- Interactive map of the Leota Plantation area

General information
- Status: destroyed by flooding
- Client: Isaac Worthington

= Leota Plantation =

Forced-labor farm in Mississippi

The Leota Plantation was a historic large forced-labor farm on the banks of the Mississippi River in Washington County, Mississippi. It was established in 1825 and destroyed by a flood in 1930.

==History==
The plantation was established in 1825 by Isaac Worthington, a Kentucky-born veteran of the War of 1812. He named it after his daughter Annie's favorite fictional character in 1829. Worthington lived here with his wife, Ann Taylor, their children (including future sheriff Thomas Worthington), and the Black people he enslaved.
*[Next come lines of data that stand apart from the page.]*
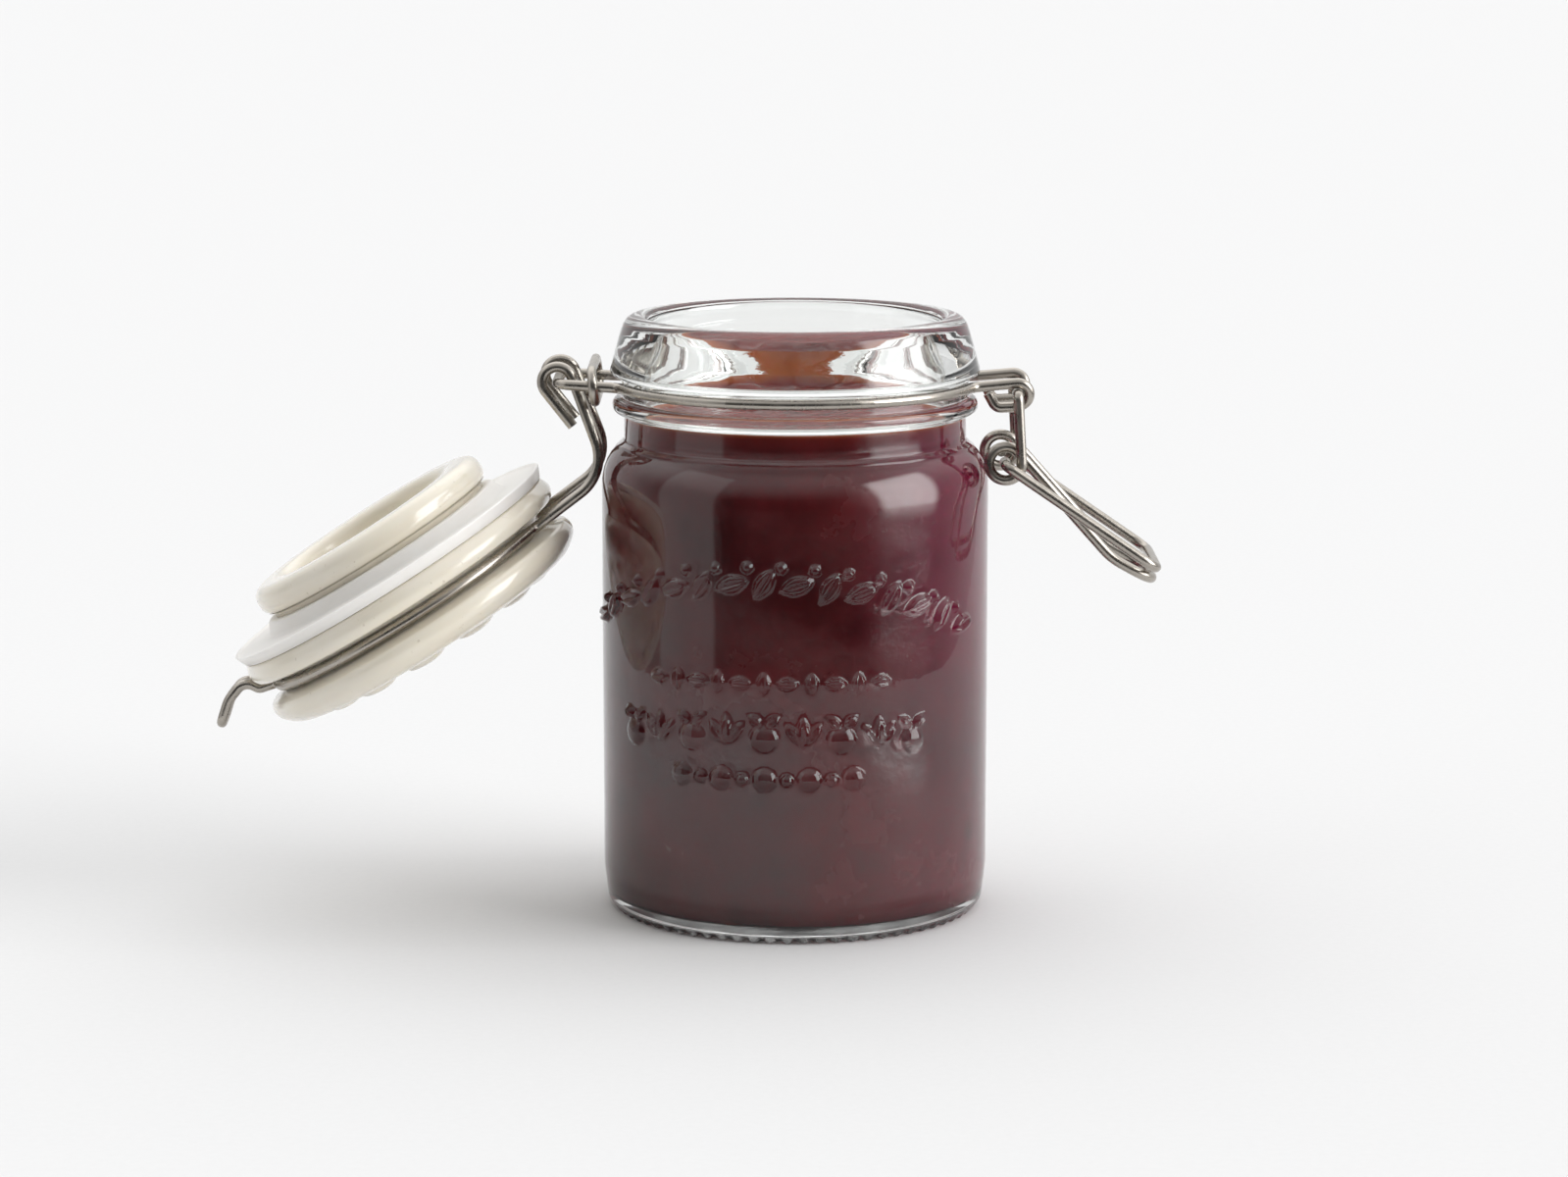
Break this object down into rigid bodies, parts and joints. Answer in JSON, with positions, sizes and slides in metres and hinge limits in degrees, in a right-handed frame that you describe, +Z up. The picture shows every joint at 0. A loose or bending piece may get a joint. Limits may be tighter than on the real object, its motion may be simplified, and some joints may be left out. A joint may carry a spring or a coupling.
{
  "type": "bail clamp jar",
  "caption": "Round clear glass preserving jar of red jam with a hinged ceramic lid hanging open and a steel wire lever clamp.",
  "frame": {"origin": "centre of the standing ring, on the surface the jar stands on", "axes": "+Z up; +X from the hinge to the latch; -Y towards the relief panel; the piece is symmetric about the XZ plane"},
  "size_m": [0.1715, 0.0704, 0.1082],
  "materials": {
    "clear_glass": "clear pressed glass, smooth, faintly green where it is thick",
    "jam": "dark red fruit jam, glossy and slightly translucent",
    "steel_wire": "bright drawn steel wire with fine lengthwise marks",
    "glazed_ceramic": "glossy cream glaze, thinner over the edges",
    "sealing_rubber": "translucent white sealing rubber, satin"
  },
  "bodies": {
    "jar": {"jar_glass": "clear_glass", "jam_fill": "jam", "neck_wire": "steel_wire", "hinge_clip_ring": "steel_wire"},
    "lid": {"lid_wire": "steel_wire", "ceramic_lid": "glazed_ceramic", "gasket": "sealing_rubber"},
    "lever": {"lever": "steel_wire"},
    "draw_loop": {"draw_loop": "steel_wire"}
  },
  "joints": [
    {"name": "lid_hinge", "type": "hinge", "parent": "jar", "child": "lid", "pos_m": [-0.0426, 0, 0.0966], "axis": [0, 1, 0], "range_deg": [0, 212]},
    {"name": "lever_pivot", "type": "hinge", "parent": "jar", "child": "lever", "pos_m": [0.0398, 0, 0.0947], "axis": [0, -1, 0], "range_deg": [0, 162]},
    {"name": "loop_pivot", "type": "hinge", "parent": "lever", "child": "draw_loop", "pos_m": [0.03765, 0, 0.0823], "axis": [0, -1, 0], "range_deg": [0, 126]}
  ]
}
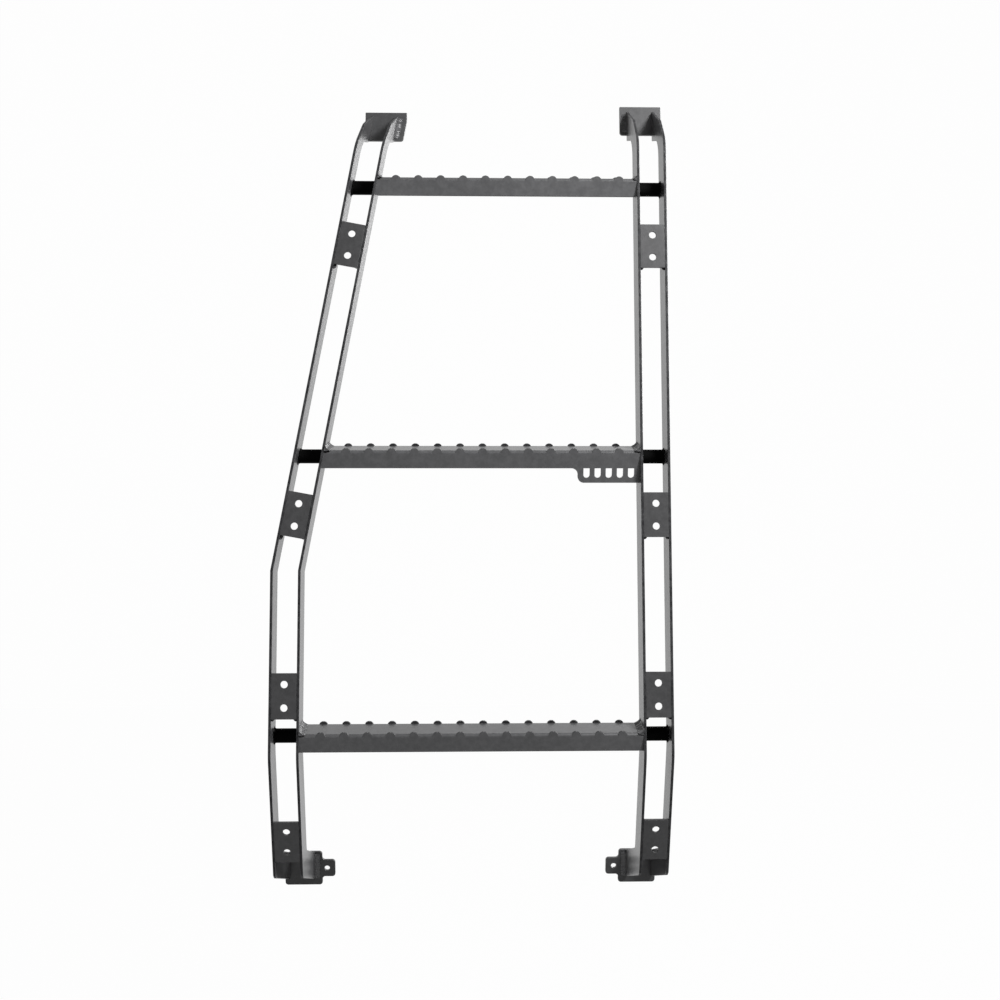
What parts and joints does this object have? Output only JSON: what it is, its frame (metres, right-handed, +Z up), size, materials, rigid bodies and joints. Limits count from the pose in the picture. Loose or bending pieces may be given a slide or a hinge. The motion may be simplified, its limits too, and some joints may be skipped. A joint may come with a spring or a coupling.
{
  "type": "rear hatch ladder for a vehicle",
  "caption": "Three step vehicle ladder of cut sheet metal: two paired plate stiles, one leaning inward, toothed channel steps, and mount plates on swept arms.",
  "frame": {"origin": "centre of the rear face of the right lower mount plate, which rests on the vehicle", "axes": "+Z up with the steps level, +Y toward the vehicle and forward, +X to the right as the climber sees it; the ladder leans toward +Y at the top"},
  "size_m": [0.4553, 0.3004, 0.9318],
  "materials": {
    "textured_coat": "matt",
    "dark_coat": "matt",
    "bar_coat": "satin"
  },
  "bodies": {
    "root": {"left_outer_side_plate": "textured_coat", "left_inner_side_plate": "textured_coat", "right_inner_side_plate": "textured_coat", "right_outer_side_plate": "textured_coat", "top_step": "textured_coat", "middle_step": "textured_coat", "bottom_step": "textured_coat", "left_spacer_top": "bar_coat", "left_spacer_middle": "bar_coat", "left_spacer_bottom": "bar_coat", "right_spacer_top": "bar_coat", "right_spacer_middle": "bar_coat", "right_spacer_bottom": "bar_coat", "left_cross_plate_top": "dark_coat", "left_cross_plate_middle": "dark_coat", "left_cross_plate_low": "dark_coat", "left_cross_plate_foot": "dark_coat", "right_cross_plate_top": "dark_coat", "right_cross_plate_middle": "dark_coat", "right_cross_plate_low": "dark_coat", "right_cross_plate_foot": "dark_coat", "left_upper_mount_plate": "textured_coat", "right_upper_mount_plate": "textured_coat", "left_lower_mount_plate": "dark_coat", "right_lower_mount_plate": "dark_coat"}
  },
  "joints": []
}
By 1858, Worthington built a mansion to serve as main residence and headquarters of the forced-labor farm, which also acted as a town, partly due to its location on the shipping route between Memphis, Tennessee, and Vicksburg, Mississippi. He also built "twelve stores, a post office", a school, and a church of the Methodist Episcopal Church, South. The mansion was destroyed in a flood in 1883. In 1930, the entire plantation was taken over by another flood. An old cemetery is still visible.

An island on the Mississippi River called Worthington Island was named after the former plantation.